**EXERCISE REQUIREMENTS:** Using the records below, quote only the span that opens with the line containing "rail_front();" and closes with the line containing "Vector(map(max, high, point))", exactly and inclusively.
--- Begin DATA FOR THIS TASK ---
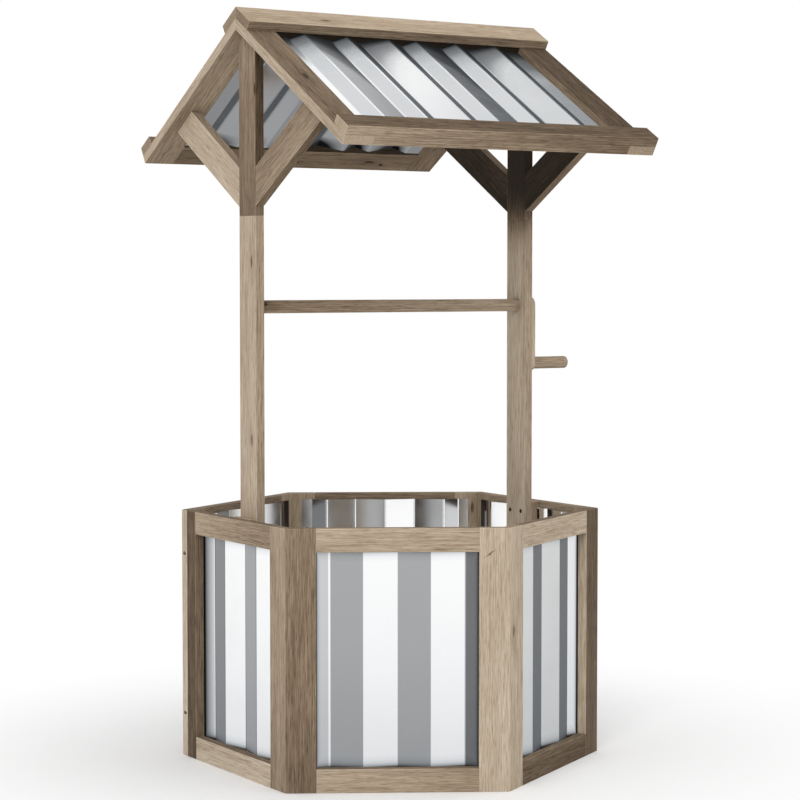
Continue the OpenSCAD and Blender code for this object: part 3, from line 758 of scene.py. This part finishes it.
def with_points_at(line, places):
    """The same line with a point added at each of these places along X."""
    for place in places:
        for i in range(len(line) - 1):
            (x0, d0), (x1, d1) = line[i], line[i + 1]
            if x0 < place < x1:
                share = (place - x0) / (x1 - x0)
                line.insert(i + 1, (place, d0 + share * (d1 - d0)))
                break
    return line


def make_sheet(node, half, length, place, opening, notch=0.0, notch_depth=PLAIN_STEP,
               cap_low=None):
    """A folded sheet; half is the right half of its outline, from the middle line out."""
    line = both_halves(half)
    if notch:
        line = with_points_at(line, (-notch, notch))
    mesh = bpy.data.meshes.new(f"sheet_{node}")
    mesh.from_pydata([(x, depth, 0) for x, depth in line],
                     [(i, i + 1) for i in range(len(line) - 1)], [])
    values = {"Bend Radius": BEND_R, "Length": length, "Notch Half Width": notch,
              "Notch Depth": notch_depth, "Finish": steel}
    piece = baked(f"sheet_{node}", mesh, sheet_tree, values, thickness=SHEET_T)
    mark_distances(node, piece.data, *opening, cap_low)
    piece.data.transform(place)
    smooth_bends_only(piece)
    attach(piece, "well")
    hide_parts(node)
    piece.visible_glossy = node not in UNMIRRORED


sheet_tree = folded_sheet_tree()
sheet_half = HALF_SIDE - SHEET_INSET
side_crest = sheet_half - FLANGE_W
side_fold = (side_crest - NARROW_FOLD) / 2
panel_line = [(0, -BOARD_T - FOLD_D), (side_fold, -BOARD_T),
              (2 * side_fold, -BOARD_T - FOLD_D), (side_crest, -BOARD_T),
              (sheet_half, -BOARD_T)]
sheet_low = RAIL_W - SHEET_LAP
for panel, degrees in PANELS.items():
    # The outline's X runs to the right seen from outside, and its Y points out of the side
    out, right = side_axes(degrees)
    place = Matrix((right, out, UP)).transposed().to_4x4()
    place.translation = MIDDLE + out * APOTHEM + UP * sheet_low
    carries_post = panel in ENDS
    make_sheet(f"{panel}_panel_sheet", panel_line, BED_H - 2 * sheet_low, place,
               (HALF_SIDE - BOARD_SHADE_W, RAIL_W - sheet_low, BED_H - RAIL_W - sheet_low),
               notch=POST_W / 2 + NOTCH_GAP if carries_post else 0.0,
               notch_depth=PACKER_H + NOTCH_GAP - sheet_low)

# The roof's sheets have a crest on either side of their middle
roof_open = ROOF_HALF - ROOF_STILE_W
roof_fold = (roof_open - ROOF_MARGIN - 4 * NARROW_FOLD) / 2
first = NARROW_FOLD + roof_fold
crest = -ROOF_SHEET_DROP
valley = crest - FOLD_D
roof_line = [(0, valley), (NARROW_FOLD, crest), (first, valley), (first + NARROW_FOLD, crest),
             (first + 2 * NARROW_FOLD, valley), (2 * first + NARROW_FOLD, crest),
             (2 * first + 2 * NARROW_FOLD, valley), (roof_open + GROOVE_D, valley)]
low_s = RIDGE_RAIL_W + FIT_GAP
high_s = SLOPE_L - EAVE_RAIL_W - FIT_GAP
for slope, side in SLOPES.items():
    down, out = slope_axes(side)
    place = Matrix((out.cross(down), out, down)).transposed().to_4x4()
    place.translation = MIDDLE + UP * RIDGE_H + down * low_s
    make_sheet(f"{slope}_roof_sheet", roof_line, high_s - low_s, place,
               (roof_open + ROOF_NO_BOARD_SHADE, -ROOF_NO_BOARD_SHADE, SLOPE_L), cap_low=CAP_W - low_s)


def screw_tree():
    """Cross-headed screws, one on every point, driven along the point's direction. A head
    starts at a height above the board and narrows or widens towards it."""
    tree, given = geometry_tree("cross-headed screws", "Points", (
        "Head Start", "Head Outer Radius", "Head Inner Radius", "Head Height", "Shank Radius",
        "Shank Length", "Recess Span", "Recess Width", "Recess Depth"), "Screws")
    start = add(tree, "ShaderNodeCombineXYZ", {"Z": given["Head Start"]})
    cone = add(tree, "GeometryNodeMeshCone",
               {"Vertices": 28, "Radius Bottom": given["Head Outer Radius"],
                "Radius Top": given["Head Inner Radius"], "Depth": given["Head Height"]})
    head = add(tree, "GeometryNodeTransform", {"Geometry": cone, "Translation": start})
    deep = add(tree, "ShaderNodeMath", {0: given["Recess Depth"], 1: 2.0}, operation="MULTIPLY")
    for wide, tall in (("Recess Span", "Recess Width"), ("Recess Width", "Recess Span")):
        size = add(tree, "ShaderNodeCombineXYZ", {"X": given[wide], "Y": given[tall], "Z": deep})
        bar = add(tree, "GeometryNodeMeshCube", {"Size": size})
        slit = add(tree, "GeometryNodeTransform", {"Geometry": bar, "Translation": start})
        head = add(tree, "GeometryNodeMeshBoolean", {"Mesh 1": head, "Mesh 2": slit},
                   operation="DIFFERENCE", solver="EXACT")
    # The shank starts inside the head, below its recess
    shank_from = add(tree, "ShaderNodeMath", {0: given["Head Start"], 1: given["Head Height"]})
    shank_l, shank_mid = (add(tree, "ShaderNodeMath", {0: given["Shank Length"], 1: shank_from},
                              operation=operation) for operation in ("SUBTRACT", "ADD"))
    shank_mid = add(tree, "ShaderNodeMath", {0: shank_mid, 1: 0.5}, operation="MULTIPLY")
    cylinder = add(tree, "GeometryNodeMeshCylinder",
                   {"Vertices": 16, "Radius": given["Shank Radius"], "Depth": shank_l})
    shank_place = add(tree, "ShaderNodeCombineXYZ", {"Z": shank_mid})
    shank = add(tree, "GeometryNodeTransform", {"Geometry": cylinder, "Translation": shank_place})
    join = add(tree, "GeometryNodeJoinGeometry")
    for part in (head, shank):
        tree.links.new(part.outputs[0], join.inputs[0])
    direction = add(tree, "GeometryNodeInputNamedAttribute", {"Name": "direction"},
                    data_type="FLOAT_VECTOR")
    turn = add(tree, "FunctionNodeAlignRotationToVector", {"Vector": direction}, axis="Z")
    spread = add(tree, "GeometryNodeInstanceOnPoints",
                 {"Points": given["Points"], "Instance": join, "Rotation": turn})
    end_tree(tree, spread, given["Finish"])
    return tree


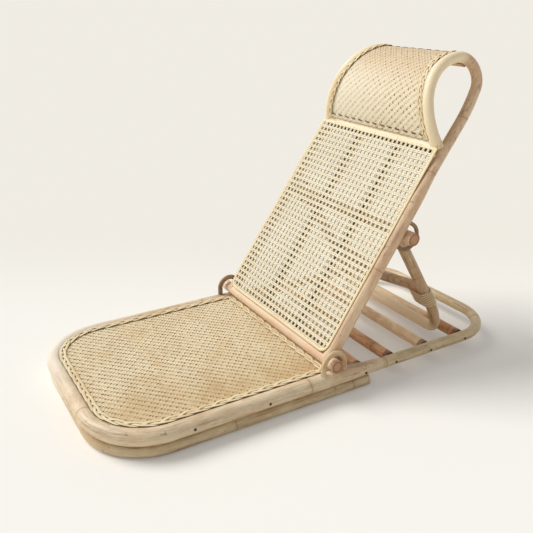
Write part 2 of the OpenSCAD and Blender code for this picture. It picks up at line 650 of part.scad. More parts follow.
rail_front();
rail_rear();
rail_ground();
seat_panel();
seat_braid();
seat_rear_bar();
seat_supports();
slat_1();
slat_2();
slat_3();
slat_4();
hinge_arch_right();
hinge_arch_left();
nails_base();
hinge_rod();
back_rail_right();
back_rail_left();
inner_pole_right();
inner_pole_left();
back_net();
net_border();
head_bar_low();
head_bar_top();
headrest_band();
headrest_panel();
headrest_braid();
prop_arch_right();
prop_arch_left();
nails_back();
prop_rod();
prop_frame();
prop_brace();
prop_binding_right();
prop_binding_left();
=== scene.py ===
from math import cos, hypot, pi, radians, sin

import bmesh
import bpy
from mathutils import Matrix, Vector


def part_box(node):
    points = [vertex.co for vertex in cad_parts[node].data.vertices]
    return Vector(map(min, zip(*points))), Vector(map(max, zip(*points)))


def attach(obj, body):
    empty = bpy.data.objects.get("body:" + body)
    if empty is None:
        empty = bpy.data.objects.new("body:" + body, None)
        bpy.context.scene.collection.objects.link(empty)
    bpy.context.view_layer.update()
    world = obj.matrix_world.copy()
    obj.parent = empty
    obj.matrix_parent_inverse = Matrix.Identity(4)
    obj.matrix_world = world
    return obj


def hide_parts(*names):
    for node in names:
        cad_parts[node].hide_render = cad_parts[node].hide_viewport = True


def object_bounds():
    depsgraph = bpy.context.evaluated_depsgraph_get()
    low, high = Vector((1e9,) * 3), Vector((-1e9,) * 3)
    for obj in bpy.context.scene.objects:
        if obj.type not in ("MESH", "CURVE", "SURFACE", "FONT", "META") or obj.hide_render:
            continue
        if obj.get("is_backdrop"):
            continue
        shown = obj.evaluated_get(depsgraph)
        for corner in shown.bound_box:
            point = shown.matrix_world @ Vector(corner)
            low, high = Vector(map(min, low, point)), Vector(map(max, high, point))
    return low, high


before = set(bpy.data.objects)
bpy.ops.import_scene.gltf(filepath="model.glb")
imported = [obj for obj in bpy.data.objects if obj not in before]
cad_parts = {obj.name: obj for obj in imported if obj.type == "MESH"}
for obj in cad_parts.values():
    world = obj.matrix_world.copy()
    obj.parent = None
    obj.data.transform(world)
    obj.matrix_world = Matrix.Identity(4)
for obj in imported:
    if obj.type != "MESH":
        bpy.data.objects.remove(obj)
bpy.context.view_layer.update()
bpy.ops.object.select_all(action="DESELECT")

# Camera
# It stands where the photograph was taken from, above the foot end
# and to the right of the chair, and looks down at the hinge.
bpy.ops.object.camera_add(location=(1.22086, -0.75404, 0.80738))
camera = bpy.context.object
camera_turn, camera_drop, camera_roll = radians(59.18), radians(22.31), radians(0.11)
camera.rotation_euler = (
    Matrix.Rotation(camera_turn, 3, "Z")
    @ Matrix.Rotation(pi / 2 - camera_drop, 3, "X")
    @ Matrix.Rotation(camera_roll, 3, "Z")
).to_euler()
camera.data.sensor_width = 36
camera.data.lens = 45.09
camera.data.clip_start = 0.05
bpy.context.scene.camera = camera
bpy.context.scene.view_settings.view_transform = "Standard"


# Floor and light
# A pale studio floor that turns greyer far off and glows a little for the camera, one wide
# soft lamp beyond the chair's foot end and left side, and an even light from all round.
class Shade:
    """One socket of a node tree. Arithmetic on it adds the nodes that work it out."""

    def __init__(self, tree, socket):
        self.tree = tree
        self.socket = socket

    def node(self, kind, out, sockets, **settings):
        """Adds a node with its settings and the values or links of its sockets."""
        made = self.tree.nodes.new("ShaderNode" + kind)
        for name, value in settings.items():
            setattr(made, name, value)
        for name, value in sockets.items():
            if isinstance(value, Shade):
                self.tree.links.new(value.socket, made.inputs[name])
            else:
                made.inputs[name].default_value = value
        return Shade(self.tree, made.outputs[out])

    def maths(self, operation, *others):
        return self.node("Math", 0, dict(enumerate((self, *others))), operation=operation)

    def __add__(self, other):
        return self.maths("ADD", other)

    def __sub__(self, other):
        return self.maths("SUBTRACT", other)

    def __rsub__(self, other):
        return self.node("Math", 0, {0: other, 1: self}, operation="SUBTRACT")

    def __mul__(self, other):
        return self.maths("MULTIPLY", other)

    def __truediv__(self, other):
        return self.maths("DIVIDE", other)

    __radd__ = __add__
    __rmul__ = __mul__

    def __abs__(self):
        return self.maths("ABSOLUTE")

    def at_least(self, other):
        return self.maths("MAXIMUM", other)

    def at_most(self, other):
        return self.maths("MINIMUM", other)

    def part(self, axis):
        """The X, Y or Z of a vector, as axis 0, 1 or 2."""
        return self.node("SeparateXYZ", axis, {0: self})

    def with_parts(self, second, third):
        """A vector of three numbers, this one first."""
        return self.node("CombineXYZ", 0, {0: self, 1: second, 2: third})

    def step(self, low, high):
        """A smooth rise from 0 at low to 1 at high."""
        sockets = {"Value": self, 1: low, 2: high}
        return self.node("MapRange", 0, sockets, interpolation_type="SMOOTHSTEP")

    def near(self, place, width):
        """1 at a place, falling to 0 at half a width from it."""
        return 1 - abs(self - place).step(0, width / 2)

    def noise(self, detail=2.0, roughness=0.5):
        sockets = {"Vector": self, "Scale": 1.0, "Detail": detail, "Roughness": roughness}
        return self.node("TexNoise", 0, sockets)

    def dice(self):
        """A number from 0 to 1 that differs from one whole number to the next."""
        return self.node("TexWhiteNoise", 0, {"W": self.maths("FLOOR")}, noise_dimensions="1D")

    def blend(self, low, high):
        """The colour low where this is 0 and high where it is 1."""
        return self.node("Mix", 2, {0: self, 6: low, 7: high}, data_type="RGBA")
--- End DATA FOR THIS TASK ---
**TASK ANSWER:**
rail_front();
rail_rear();
rail_ground();
seat_panel();
seat_braid();
seat_rear_bar();
seat_supports();
slat_1();
slat_2();
slat_3();
slat_4();
hinge_arch_right();
hinge_arch_left();
nails_base();
hinge_rod();
back_rail_right();
back_rail_left();
inner_pole_right();
inner_pole_left();
back_net();
net_border();
head_bar_low();
head_bar_top();
headrest_band();
headrest_panel();
headrest_braid();
prop_arch_right();
prop_arch_left();
nails_back();
prop_rod();
prop_frame();
prop_brace();
prop_binding_right();
prop_binding_left();
=== scene.py ===
from math import cos, hypot, pi, radians, sin

import bmesh
import bpy
from mathutils import Matrix, Vector


def part_box(node):
    points = [vertex.co for vertex in cad_parts[node].data.vertices]
    return Vector(map(min, zip(*points))), Vector(map(max, zip(*points)))


def attach(obj, body):
    empty = bpy.data.objects.get("body:" + body)
    if empty is None:
        empty = bpy.data.objects.new("body:" + body, None)
        bpy.context.scene.collection.objects.link(empty)
    bpy.context.view_layer.update()
    world = obj.matrix_world.copy()
    obj.parent = empty
    obj.matrix_parent_inverse = Matrix.Identity(4)
    obj.matrix_world = world
    return obj


def hide_parts(*names):
    for node in names:
        cad_parts[node].hide_render = cad_parts[node].hide_viewport = True


def object_bounds():
    depsgraph = bpy.context.evaluated_depsgraph_get()
    low, high = Vector((1e9,) * 3), Vector((-1e9,) * 3)
    for obj in bpy.context.scene.objects:
        if obj.type not in ("MESH", "CURVE", "SURFACE", "FONT", "META") or obj.hide_render:
            continue
        if obj.get("is_backdrop"):
            continue
        shown = obj.evaluated_get(depsgraph)
        for corner in shown.bound_box:
            point = shown.matrix_world @ Vector(corner)
            low, high = Vector(map(min, low, point)), Vector(map(max, high, point))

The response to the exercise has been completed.